At last September’s U.N. Conference on Small Island Developing States in Apia, Samoa, the World Bank announced that it would help small, disaster-prone countries to improve their adaptive capacity to climate change through an effort called the Small Island States Resilience Initiative — a response to ever-louder calls from leaders of island states for more assistance with boosting their disaster resilience. From $145 million a year, World Bank support for climate-resilient development for these small island states was increased to $190 million annually.
The World Bank already manages climate resilience financing for small island states through several channels: the International Development Association, the International Bank for Reconstruction and Development, the Global Facility for Disaster Risk Reduction, the Least Developed Countries Fund, the Special Climate Change Fund, Adaptation Fund, the GEF-6 for Climate Change, the Pilot Program for Climate Resilience, the Japan Policy and Human Resources Development Fund and trust funds largely financed by the now-defunct Australian Agency for International Development, such as the Pacific Regional Infrastructure Facility and the Maldives Climate Change Trust Fund.
Below is a more detailed breakdown of World Bank-managed disaster resilience funding for small island states as of December 2014. The World Bank notes that these countries may also be eligible for Green Climate Fund financing when the fund becomes operational.
As of December 2014, the IDA has the most active and programmed climate resilience funding for small island states.
Active climate resilience financing is concentrated in the Caribbean, while most of the potential funding is directed toward Pacific island states — perhaps a reflection of the growing pressure from these countries on the international community to help them mitigate the risks of climate change.
For small island states, there is $1.5 billion in active and potential disaster resilience funding.
In Africa and the Indian Ocean, Comoros, a small country with a large chunk of its population living near the coastline, has the most active climate resilience financing. Guinea-Bissau, which has been working to improve the capacity of its agrarian and water sectors to adapt to climate change, has the most funds for similar projects in the pipeline. Much of the money for these active and programmed activities comes from the LDCF.
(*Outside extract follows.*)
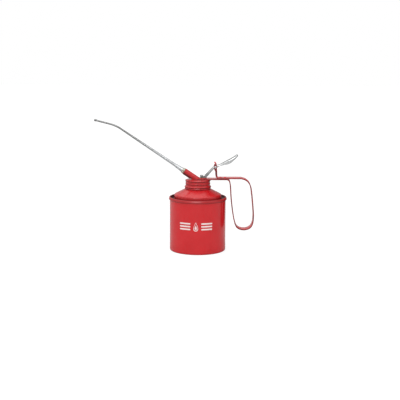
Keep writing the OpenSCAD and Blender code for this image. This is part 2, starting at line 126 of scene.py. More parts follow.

In the Caribbean, Haiti has the greatest available funding to support disaster resilience. Ranking among countries most affected by extreme weather events between 1993 and 2012, Haiti has an ailing infrastructure that exacerbates its vulnerability to disasters. The 2010 earthquake that struck the tiny nation further highlighted just how poorly equipped it was to deal with such drastic weather occurrences.
The majority of active funds for countries in the Caribbean comes from the IDA, while most programmed funding will come from the IBRD. In the region, Jamaica has the most potential financing, at $58.8 million.
But there are Caribbean countries — Bahamas, Barbados, Saint Kitts and Nevis, Suriname and Trinidad and Tobago — that have no available funding from any multilateral channels. Still, except for Saint Kitts and Nevis, which has the smallest population among these countries, all these states can expect to get funds for disaster resilience. At $2 million, however, the programmed funding for each of these countries — all coming from the GEF-6 for Climate Change — is a meager amount.
For Pacific island countries, potential financing for most states that have no active climate resilience funding — Nauru, Niue and Palau, in particular — will also largely come from the GEF-6. Meanwhile, a big part of the programmed climate resilience funding for Micronesia, which does not have active financing from any of the climate funds, will come from the Adaptation Fund.
Among Pacific island states, Samoa has the largest amount of active disaster resilience funding. In 2012, Cyclone Evan caused considerable damage in Samoa and wiped out nearly 20 percent of the country’s gross domestic product. This placed Samoa among the 10 most affected countries by extreme weather according to Germanwatch’s 2012 Global Climate Risk Index.
Vanuatu, meanwhile, has the most potential funding for climate resilience. Changing weather patterns in Vanuatu, where climate and food production are intimately intertwined, have affected food security for the country’s population.
The IDA is the main source of active climate resilience funding for Pacific island countries, while the LDCF will be the primary potential funder for the Pacific region’s climate activities.
In all three regions, the countries with the most active funding — Comoros, Haiti and Samoa — also have the greatest total funding for both active and programmed projects.